Day 9: Age Eight


Taking part in the Ann Dee Ellis 8-Minute Memoir Writing Challenge. This is Day Nine.

I was eight when I tasted my first bagel with cream cheese. Linda Hoffman brought one to my third grade classroom, and she tore off a small piece at snack-recess and let me try it. We were leaning against the metal bars on which we would fling ourselves forward and backward, tumbling in dizzying summersaults, until our hands and knees were raw and blistered, and I popped the chewy, creamy bite in my mouth. It’s been decades now, and that bite was still one of the best things I have ever eaten.

My teacher was Mrs. Hessenflow, and I still occasionally catch a faint wisp of the perfume she wore when I pass an older woman in a department store.

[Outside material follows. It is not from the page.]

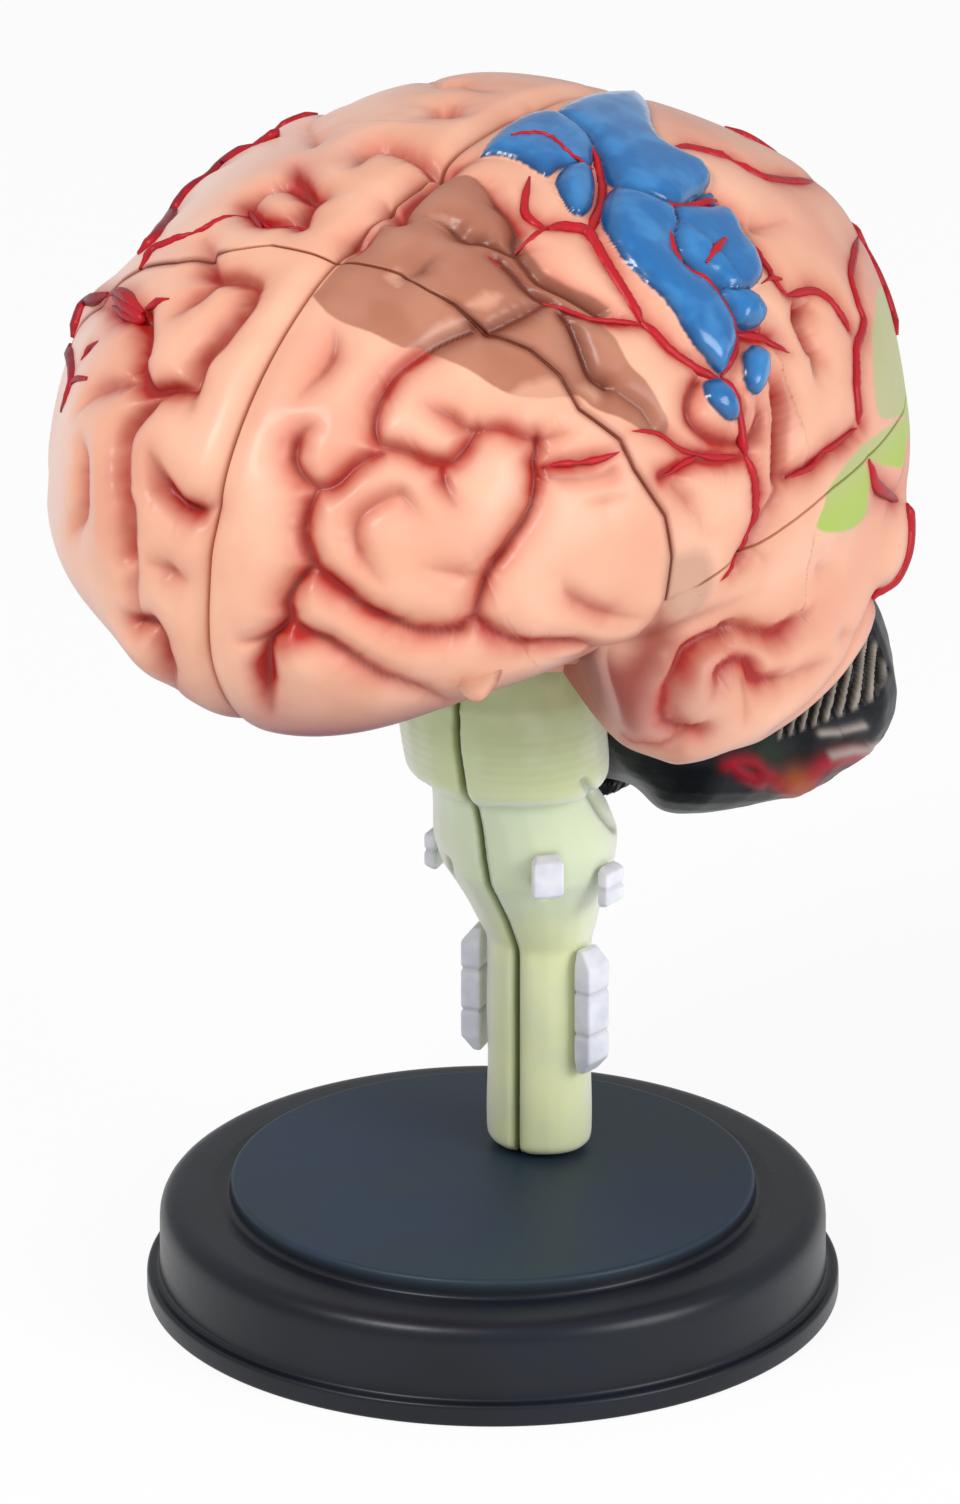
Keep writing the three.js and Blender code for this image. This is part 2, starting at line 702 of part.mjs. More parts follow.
// A slice has a shape drawn in y and z, and reaches from one x to another
function coreSlice(shape, from, to) {
  const geometry = new THREE.ExtrudeGeometry(shape, {
    depth: to - from,
    bevelEnabled: false,
    curveSegments: 10,
  });
  const basis = new THREE.Matrix4().makeBasis(vector(0, 1, 0), vector(0, 0, 1), vector(1, 0, 0));
  geometry.applyMatrix4(basis).translate(from, 0, 0);
  return toSolid(geometry).intersect(coreSolid);
}

// An arch between an inner ellipse and past the core's surface, from one angle to another
function arch(innerLength, innerHeight, fromDegrees, toDegrees) {
  const from = THREE.MathUtils.degToRad(fromDegrees);
  const to = THREE.MathUtils.degToRad(toDegrees);
  const shape = new THREE.Shape();
  shape.absellipse(0, 0, 1.2 * coreRadii.y, 1.2 * coreRadii.z, from, to, false);
  shape.absellipse(0, 0, innerLength, innerHeight, to, from, true);
  return shape;
}

function ellipse(halfLength, halfHeight) {
  const shape = new THREE.Shape();
  shape.absellipse(0, 0, halfLength, halfHeight, 0, 2 * Math.PI, false);
  return shape;
}

const coreSplit = CORE_SPLIT_SHARE * coreRadii.x;
const innerLayer = [MIDLINE_GAP, coreSplit];
const outerLayer = [coreSplit + CORE_GAP, coreRadii.x];
const callosumLength = coreRadii.y - CALLOSUM_THICKNESS;
const callosumHeight = coreRadii.z - CALLOSUM_THICKNESS;
const lensLength = 0.6 * coreRadii.y;
const lensHeight = 0.5 * coreRadii.z;

const CORE = {
  corpus_callosum: {
    colour: 0xe8d9c0,
    solid: coreSlice(arch(callosumLength, callosumHeight, -20, 200), ...innerLayer),
  },
  thalamus: {
    colour: 0xd98c6a,
    solid: coreSlice(ellipse(0.68 * coreRadii.y, 0.53 * coreRadii.z), ...innerLayer),
  },
  lateral_ventricle: {
    colour: 0x7fb2d6,
    solid: coreSlice(arch(lensLength + CORE_GAP, lensHeight + CORE_GAP, -12, 196), ...outerLayer),
  },
  caudate_nucleus: {
    colour: 0xc77b8c,
    solid: coreSlice(ellipse(lensLength, lensHeight), ...outerLayer),
  },
  hippocampus: {
    colour: 0xd9b45a,
    solid: coreSlice(arch(lensLength + CORE_GAP, lensHeight + CORE_GAP, 201, 343), ...outerLayer),
  },
};

// Cerebellum: an ellipsoid with shallow level folds, cut by the underside of the brain above it,
// with a gap, and by the stem
const CEREBELLUM_SLIDE = vector(0.12, 0.9, -0.42).normalize();

function cerebellumHalf() {
  const levels = 24;
  const size = vector(CEREBELLUM_WIDTH, CEREBELLUM_LENGTH, CEREBELLUM_HEIGHT);
  const geometry = ball(32, levels);
  const position = geometry.attributes.position;
  const point = vector(0, 0, 0);
  for (let i = 0; i < position.count; i += 1) {
    point.fromBufferAttribute(position, i);
    const lift = Math.asin(clamp(point.z, -1, 1));
    const fold = FOLIUM_DEPTH * Math.sin(levels * lift) ** 2;
    point.multiply(size.clone().multiplyScalar(0.5).subScalar(fold));
    position.setXYZ(i, point.x, point.y, point.z);
  }
  const floor = -FLOOR_SHARE * halfSize.z;
  geometry.translate(0, CEREBELLUM_SETBACK, floor - CEREBELLUM_DROP);
  const top = floor - CEREBELLUM_CLEARANCE;
  const block = new THREE.BoxGeometry(size.x, 2 * size.y, 2 * size.z)
    .translate(size.x / 2 + MIDLINE_GAP, CEREBELLUM_SETBACK, top - size.z);
  const stem = toSolid(stemHalf(STEM_CLEARANCE, 0));
  return toSolid(geometry).intersect(toSolid(block)).subtract(stem).subtract(toSolid(underside()));
}

// The brain's outline down to its floor, grown by the gap
function underside() {
  const geometry = ball(48, 32);
  const position = geometry.attributes.position;
  const way = vector(0, 0, 0);
  for (let i = 0; i < position.count; i += 1) {
    way.fromBufferAttribute(position, i).normalize();
    const free = outlineRadius(cortex, way);
    const reach = way.z < 0 ? Math.min(free, -FLOOR_SHARE / way.z) : free;
    const point = way.multiplyScalar(reach).multiply(halfSize);
    point.setLength(point.length() + CEREBELLUM_CLEARANCE);
    position.setXYZ(i, point.x, point.y, point.z);
  }
  return geometry;
}

// Pegs: each outer piece has one on its slide's line, and the core has a hole for it
function pegLine(name) {
  if (name === 'cerebellum') {
    const { y, z, halfWidth, halfDepth } = pegLevel;
    const start = vector(0.45 * halfWidth, y + halfDepth + PEG_ROOT, z - PEG_ROOT / 2);
    return { start, way: CEREBELLUM_SLIDE };
  }
  const slide = LOBES[name].slide.clone().multiply(halfSize);
  const way = slide.clone().normalize();
  return { start: slide.multiplyScalar(CAVITY_SHARE).addScaledVector(way, PEG_ROOT), way };
}

function peg(name, radius, extra) {
  const { start, way } = pegLine(name);
  const end = start.clone().addScaledVector(way, -(PEG_ROOT + PEG_LENGTH + extra));
  return rod(end, start.clone().addScaledVector(way, extra), radius);
}

const pegNames = [...Object.keys(LOBES), 'cerebellum'];
const pegHoles = pegNames.map((name) => peg(name, PEG_RADIUS + PEG_CLEARANCE, 2 * PEG_CLEARANCE));

// Pins across the middle join the two halves. They are part of the right half.
const MIDLINE_PINS = {
  thalamus: vector(0, 0, 0),
  brainstem: vector(0, pinLevel.y, pinLevel.z),
};

function midlinePin(name, from, to, radius) {
  const place = MIDLINE_PINS[name];
  return rod(vector(from, place.y, place.z), vector(to, place.y, place.z), radius);
}

const postHole = rod(
  vector(0, STALK_SETBACK, -STEM_LENGTH - SEAT_GAP),
  vector(0, STALK_SETBACK, POST_HEIGHT + POST_CLEARANCE - STEM_LENGTH),
  POST_RADIUS + POST_CLEARANCE,
  16,
);

// The left solid of a core piece, with its holes, or the right one, with its pin
function corePiece(name, solid, side) {
  const cut = [...pegHoles, postHole].reduce((rest, hole) => rest.subtract(hole), solid);
  if (!(name in MIDLINE_PINS)) return side > 0 ? toGeometry(cut) : mirrored(toGeometry(cut));
  const hole = midlinePin(name, -1, PEG_LENGTH + PEG_CLEARANCE, PEG_RADIUS + PEG_CLEARANCE);
  if (side > 0) return toGeometry(cut.subtract(hole));
  const pin = midlinePin(name, -PEG_ROOT, PEG_LENGTH, PEG_RADIUS);
  return toGeometry(toSolid(mirrored(toGeometry(cut))).add(pin));
}

// Display base: a turned shell, open underneath, with a post for the stem
function displayBase() {
  const radius = BASE_DIAMETER / 2;
  const shoulder = radius - SHOULDER_INSET;
  const ridge = radius - RIDGE_INSET;
  const under = BASE_HEIGHT - BASE_WALL;
  const profile = [
    [0, under], [PLATEAU_RADIUS - BASE_WALL, under],
    [ridge - BASE_WALL, RIDGE_HEIGHT - BASE_WALL], [shoulder - BASE_WALL, FLANGE_HEIGHT],
    [radius - BASE_WALL, 0], [radius, 0], [radius, FLANGE_HEIGHT - EDGE_ROUNDING],
    [radius - EDGE_ROUNDING, FLANGE_HEIGHT], [shoulder, FLANGE_HEIGHT],
    [shoulder, 0.55 * RIDGE_HEIGHT], [shoulder - EDGE_ROUNDING, 0.8 * RIDGE_HEIGHT],
    [ridge, RIDGE_HEIGHT], [PLATEAU_RADIUS, RIDGE_HEIGHT],
    [PLATEAU_RADIUS, BASE_HEIGHT - EDGE_ROUNDING], [PLATEAU_RADIUS - EDGE_ROUNDING, BASE_HEIGHT],
    [0, BASE_HEIGHT],
  ].map(([x, y]) => new THREE.Vector2(x, y));
  const shell = outward(new THREE.LatheGeometry(profile, 56).rotateX(Math.PI / 2));
  const postAt = (height) => vector(0, STALK_SETBACK - BASE_SETBACK, height);
  const post = rod(
    postAt(BASE_HEIGHT - BASE_WALL / 2), postAt(BASE_HEIGHT + POST_HEIGHT), POST_RADIUS, 16,
  );
  return toGeometry(toSolid(shell).add(post));
}

// Assembly
const model = new THREE.Group();
const brain = new THREE.Group();
brain.position.copy(centre);
model.add(brain);

function addPiece(parent, name, geometry, color, roughness = 0.45) {
  const material = new THREE.MeshStandardMaterial({ color, roughness, metalness: 0 });
  const mesh = new THREE.Mesh(geometry, material);
  mesh.name = name;
  parent.add(mesh);
  return mesh;
}

const base = addPiece(model, 'display_base', displayBase(), 0x2c3648, 0.35);
base.position.set(0, centre.y + BASE_SETBACK, 0);

const stemSolid = toSolid(stemHalf(0, MIDLINE_GAP));
const cerebellumSolid = cerebellumHalf().add(peg('cerebellum', PEG_RADIUS, 0));
for (const [sideName, side] of [['left', 1], ['right', -1]]) {
  addPiece(brain, `brainstem_${sideName}`, corePiece('brainstem', stemSolid, side), 0xc9d49a);
  for (const [name, { colour, solid }] of Object.entries(CORE)) {
    addPiece(brain, `${name}_${sideName}`, corePiece(name, solid, side), colour);
  }
  for (const [name, form] of Object.entries(LOBES)) {
    const pegSolid = peg(name, PEG_RADIUS, 0);
    const pegSide = side > 0 ? pegSolid : toSolid(mirrored(toGeometry(pegSolid)));
    const solid = toSolid(lobe(form, side)).add(pegSide);
    addPiece(brain, `${name}_lobe_${sideName}`, toGeometry(solid), form.colour);
  }
  const half = toGeometry(cerebellumSolid);
  addPiece(brain, `cerebellum_${sideName}`, side > 0 ? half : mirrored(half), 0x2b2b2e, 0.25);
  for (const [name, form] of Object.entries(NERVES)) {
    if (name === 'nerve_front' && side < 0) continue;
    addPiece(brain, `${name}_${sideName}`, nervePiece(form, side), 0xe9ebef, 0.3);
  }
}

export default model;
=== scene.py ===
"""Anatomical brain model: the looks of its lobes, cerebellum, stem, nerves, inner pieces and base."""

import json
import math
from dataclasses import dataclass

import bpy
import numpy as np
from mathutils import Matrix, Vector
from mathutils.kdtree import KDTree


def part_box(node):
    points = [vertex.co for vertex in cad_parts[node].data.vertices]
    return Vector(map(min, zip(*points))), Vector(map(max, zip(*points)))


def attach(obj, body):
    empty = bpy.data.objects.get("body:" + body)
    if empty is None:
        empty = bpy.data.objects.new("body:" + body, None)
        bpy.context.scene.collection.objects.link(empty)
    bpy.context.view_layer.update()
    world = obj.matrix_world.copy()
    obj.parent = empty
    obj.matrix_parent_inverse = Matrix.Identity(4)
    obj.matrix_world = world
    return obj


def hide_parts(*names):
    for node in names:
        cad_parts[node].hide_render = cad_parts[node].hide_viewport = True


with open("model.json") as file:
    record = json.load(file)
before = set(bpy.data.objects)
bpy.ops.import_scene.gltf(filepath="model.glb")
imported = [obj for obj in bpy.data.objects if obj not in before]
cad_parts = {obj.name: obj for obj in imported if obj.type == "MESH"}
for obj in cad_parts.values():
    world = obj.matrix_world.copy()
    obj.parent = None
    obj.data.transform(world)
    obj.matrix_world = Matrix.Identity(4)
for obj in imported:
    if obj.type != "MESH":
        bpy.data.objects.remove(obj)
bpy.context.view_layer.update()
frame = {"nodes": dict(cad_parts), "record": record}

bl_info = {
    "name": "Anatomical Brain Model",
    "version": (1, 0, 0),
    "blender": (4, 5, 0),
    "location": "3D View > Sidebar > Brain Model",
    "description": "Builds the painted lobes, arteries, stem and base of a take-apart brain model",
    "category": "Object",
}

MM = 0.001
SIDES = {"left": 1, "right": -1}
VIEW_TURN = 30
VIEW_TILT = 22.9
IMAGE_SIZE = np.array([960, 1504])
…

When I was eight, she seemed to be about eighty. But she was kind and gentle, and she had patience with me and my wiggly, pencil-chewing self.

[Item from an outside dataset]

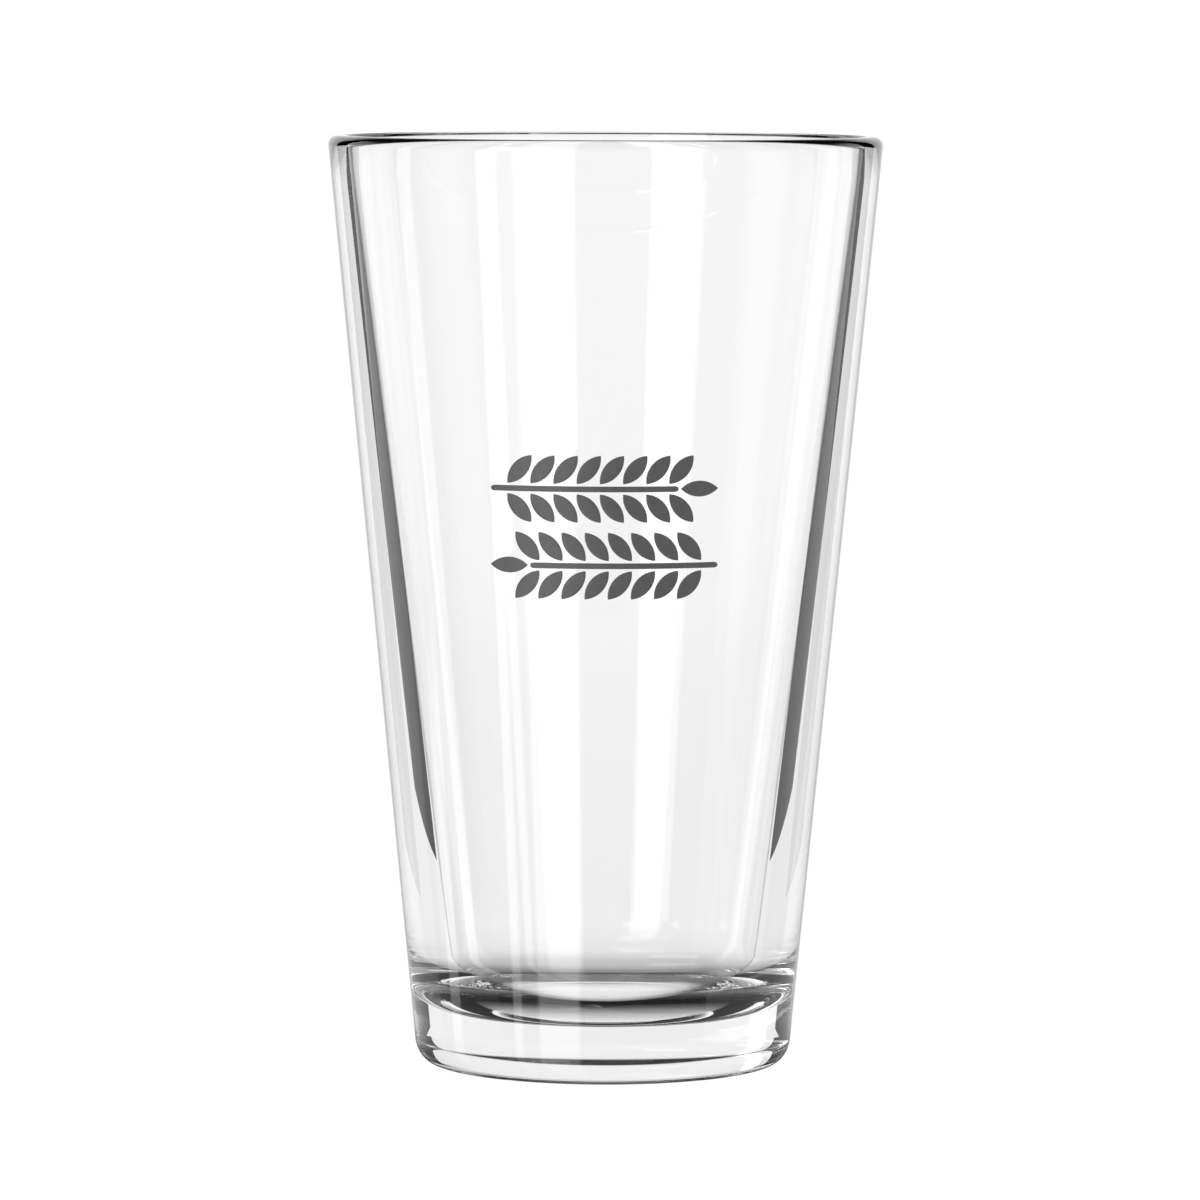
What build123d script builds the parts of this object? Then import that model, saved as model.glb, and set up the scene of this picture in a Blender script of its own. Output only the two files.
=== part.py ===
from build123d import *
from math import atan, degrees, hypot
import os

# Pint glass: a straight-sided, heavy-bottomed 16 US fl oz bar glass with a two-row enamel print.
# Millimetres, +Z up. The origin is the centre of the base, on the plane that the glass stands on.
# The print faces -Y.

# Outside of the glass
height = 149.2
rim_diameter = 88.9
base_diameter = 60.8  # across the foot, at the height of the heel
heel_width = 3.2  # the heel is a quarter of an ellipse, taller than it is wide
heel_height = 4.5
outer_lip_radius = 1.5

# Inside of the glass
rim_wall = 3.1  # at the height where the outside of the wall is widest
inner_lip_radius = 0.45
inner_taper = 0.1275  # radius gained per millimetre of height
base_thickness = 8.2  # on the axis, from the standing plane to the floor
floor_rise = 1.4  # the floor is a shallow bowl, this much higher at its edge
floor_corner_radius = 12.0

# Underside: a shallow dome inside the flat ring that the glass stands on
recess_radius = 24.3
recess_depth = 1.1

# Print: two rows, each an ear of barley lying on its side
print_height = 89.0  # middle of the gap between the rows
print_width = 35.4
row_height = 10.5
row_gap = 1.55
film_thickness = 0.06
grain_length = 5.8
grain_width = 2.5
grain_lean = 50.0  # degrees between a grain and the stem
grain_pitch = 3.6
grain_pairs = 8
stem_width = 0.9
ink_gap = 0.35  # bare glass between the stem and each grain

# The wall is straight from the top of the heel to the bottom of the lip's round, where it is widest.
widest_height = height - outer_lip_radius
rim_radius = rim_diameter / 2
outer_taper = (rim_radius - base_diameter / 2) / (widest_height - heel_height)


def outer_radius(z):
    """Radius of the outside of the wall at a height."""
    return rim_radius - outer_taper * (widest_height - z)


def inner_radius(z):
    """Radius of the inside of the wall at a height."""
    return rim_radius - rim_wall - inner_taper * (widest_height - z)


def round_corner(section, corner, radius):
    """Round the section's corner that lies at a point."""
    vertex = section.vertices().sort_by_distance(corner)[0]
    return fillet(vertex, radius)


def make_heel():
    """The heel's arc, from the standing plane up to where it meets the wall smoothly."""
    lean = outer_taper * heel_height
    centre = (outer_radius(heel_height) - hypot(heel_width, lean), heel_height)
    arc_size = degrees(atan(heel_width / lean))
    return EllipticalCenterArc(centre, heel_width, heel_height, start_angle=-90, arc_size=arc_size)


def make_glass():
    """The glass in one piece: its half section turned about the axis."""
    outer_lip = Vector(outer_radius(height), height)
    inner_lip = Vector(inner_radius(height), height)
    floor_edge_height = base_thickness + floor_rise
    floor_edge = Vector(inner_radius(floor_edge_height), floor_edge_height)
    with BuildSketch() as section:
        with BuildLine():
            recess = TangentArc((0, recess_depth), (recess_radius, 0), tangent=(1, 0))
            heel = make_heel()
            Line(recess @ 1, heel @ 0)
            Polyline(heel @ 1, outer_lip, inner_lip, floor_edge)
            floor = TangentArc((0, base_thickness), floor_edge, tangent=(1, 0))
            Line(floor @ 0, recess @ 0)
        make_face()
        round_corner(section, outer_lip, outer_lip_radius)
        round_corner(section, inner_lip, inner_lip_radius)
        round_corner(section, floor_edge, floor_corner_radius)
    return revolve(Plane.XZ * section.sketch, Axis.Z)


def grain_outline():
    """A leaf between two arcs, lying along +X with its base at the origin."""
    tip = (grain_length, 0)
    middle = grain_length / 2
    upper_edge = ThreePointArc((0, 0), (middle, grain_width / 2), tip)
    lower_edge = ThreePointArc(tip, (middle, -grain_width / 2), (0, 0))
    return make_face([upper_edge, lower_edge])


def ear_islands():
    """The separate flat outlines of one ear, lying along +X with its middle at the origin."""
    grain = grain_outline()
    tip_base = print_width / 2 - grain_length
    islands = [Pos(tip_base, 0) * grain]

    stem_start = -print_width / 2
    stem_end = tip_base - ink_gap
    stem_length = stem_end - stem_start
    islands.append(Pos(stem_start + stem_length / 2, 0) * SlotOverall(stem_length, stem_width))

    last_pair = tip_base - grain_pitch / 2
    rise = stem_width / 2 + ink_gap
    for pair in range(grain_pairs):
        along = last_pair - pair * grain_pitch
        islands.append(Pos(along, rise) * Rot(0, 0, grain_lean) * grain)
        islands.append(Pos(along, -rise) * Rot(0, 0, -grain_lean) * grain)
    return islands


def film_sleeve(low, high):
    """A sleeve as thick as the ink, lying on the wall between two heights."""
    wall_low = Vector(outer_radius(low), low)
    wall_high = Vector(outer_radius(high), high)
    outwards = Vector(film_thickness, 0)
    section = make_face(Polyline(wall_low, wall_high, wall_high + outwards, wall_low + outwards, close=True))
    return revolve(Plane.XZ * section, Axis.Z)


def make_ear(middle_height, turn):
    """One printed row: the ear's islands laid on the front of the wall, turned about their middle."""
    sleeve = film_sleeve(middle_height - row_height, middle_height + row_height)
    front = Plane.XZ * Pos(0, middle_height) * Rot(0, 0, turn)
    films = []
    for island in ear_islands():
        block = extrude(front * island, amount=rim_radius)
        films += (block & sleeve).solids()
    return Compound(children=films)


row_offset = (row_height + row_gap) / 2
nodes = {
    "glass_body": make_glass(),
    "print_upper_ear": make_ear(print_height + row_offset, 0),
    "print_lower_ear": make_ear(print_height - row_offset, 180),
}

os.makedirs("parts", exist_ok=True)
for name, shape in nodes.items():
    export_step(shape, f"parts/{name}.step")
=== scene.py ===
import math

import bmesh
import bpy
from mathutils import Matrix, Vector, noise


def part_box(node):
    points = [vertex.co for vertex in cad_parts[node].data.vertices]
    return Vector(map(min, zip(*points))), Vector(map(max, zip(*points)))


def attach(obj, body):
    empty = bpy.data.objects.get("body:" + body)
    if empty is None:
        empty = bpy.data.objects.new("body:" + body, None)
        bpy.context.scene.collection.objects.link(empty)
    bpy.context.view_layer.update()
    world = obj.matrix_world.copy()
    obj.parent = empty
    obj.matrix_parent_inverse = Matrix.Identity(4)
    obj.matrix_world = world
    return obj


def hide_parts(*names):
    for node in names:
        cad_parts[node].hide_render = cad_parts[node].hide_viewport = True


# A pint glass with a two-row enamel print, standing in a bright-field studio set.
# Shapes are worked out in millimetres and become metres as each mesh is made. The print faces -Y.

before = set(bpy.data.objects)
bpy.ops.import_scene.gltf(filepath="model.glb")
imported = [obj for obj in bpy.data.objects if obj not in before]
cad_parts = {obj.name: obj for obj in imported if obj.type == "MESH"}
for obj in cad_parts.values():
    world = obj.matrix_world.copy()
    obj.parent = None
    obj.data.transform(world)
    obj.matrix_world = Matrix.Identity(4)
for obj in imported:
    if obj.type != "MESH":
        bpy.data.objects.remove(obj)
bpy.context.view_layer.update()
scene = bpy.context.scene
MM = 0.001

# ---- Sizes of the glass ----
glass_low, glass_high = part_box("glass_body")
height = glass_high.z / MM
rim_radius = glass_high.x / MM
base_radius = 30.4  # at the height of the heel
heel_width = 3.2
heel_height = 4.5
outer_lip_radius = 1.5
rim_wall = 3.1  # at the height where the outside of the wall is widest
inner_lip_radius = 0.45
inner_taper = 0.1275
base_thickness = 8.2
floor_rise = 1.4
floor_corner_radius = 12.0
recess_radius = 24.3
recess_depth = 1.1
segments = 640  # round the glass
widest_height = height - outer_lip_radius
outer_taper = (rim_radius - base_radius) / (widest_height - heel_height)
outer_lean = math.degrees(math.atan(outer_taper))
inner_lean = math.degrees(math.atan(inner_taper))

# ---- Sizes of the print: each row is an ear of barley lying on its side ----
film_thickness = 0.06
film_edge_share = 0.35  # how much of the thickness is left at the edge of an island
contact_depth = 0.02  # the fired film is fused this far into the glass, so no air lies behind it
grain_length = 5.8
grain_width = 2.5
grain_lean = 50.0
grain_pitch = 3.6
grain_pairs = 8
stem_width = 0.9
ink_gap = 0.35


def outer_radius(z):
    """Radius of the outside of the wall at a height."""
    return rim_radius - outer_taper * (widest_height - z)


def inner_radius(z):
    """Radius of the inside of the wall at a height."""
    return rim_radius - rim_wall - inner_taper * (widest_height - z)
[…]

I had my first crush, and it was a monster crush, sitting in her classroom. His name was Erik, and he had blond hair and bright, rosy cheeks. He would make my own cheeks flush and I had no idea what to do with those feelings, so I would run away from him. Then I would sit in class, chewing again on my gnawed pencil, brushing the flakes of Ticonderoga yellow from desk, and wondering why my sneakers were never as white as Renee Steinberg’s shoes. No matter what I did, I just couldn’t keep my shoes white, or even tied. I didn’t know having white shoes should matter, but it somehow made me feel deficient, and I coveted having clean sneakers. Then I would go outside again, and forget that I wanted white shoes, and would jump over puddles, run from boys who gave me the oddest sensation in my tummy, and climb trees on the edges of the playground. They let us do that back them- climb trees, play in the dirt— we even had a wood cart with hammers and nails and scraps of wood we were free to play with. The wood cart always had a crowd of children around it. No one at the wood cart had clean shoes, either.

The whistle would blow, and I would drop from the metal bars to examine the new, broken open blisters dotting my palms, and run towards the drinking fountains, where the tepid California water would sting the raw skin and the smell of metal wouldn’t go away. Sweaty and disheveled, I’d bounce towards the line outside my classroom, my orange dress disheveled and my shoes untied, once again. So much for appearances.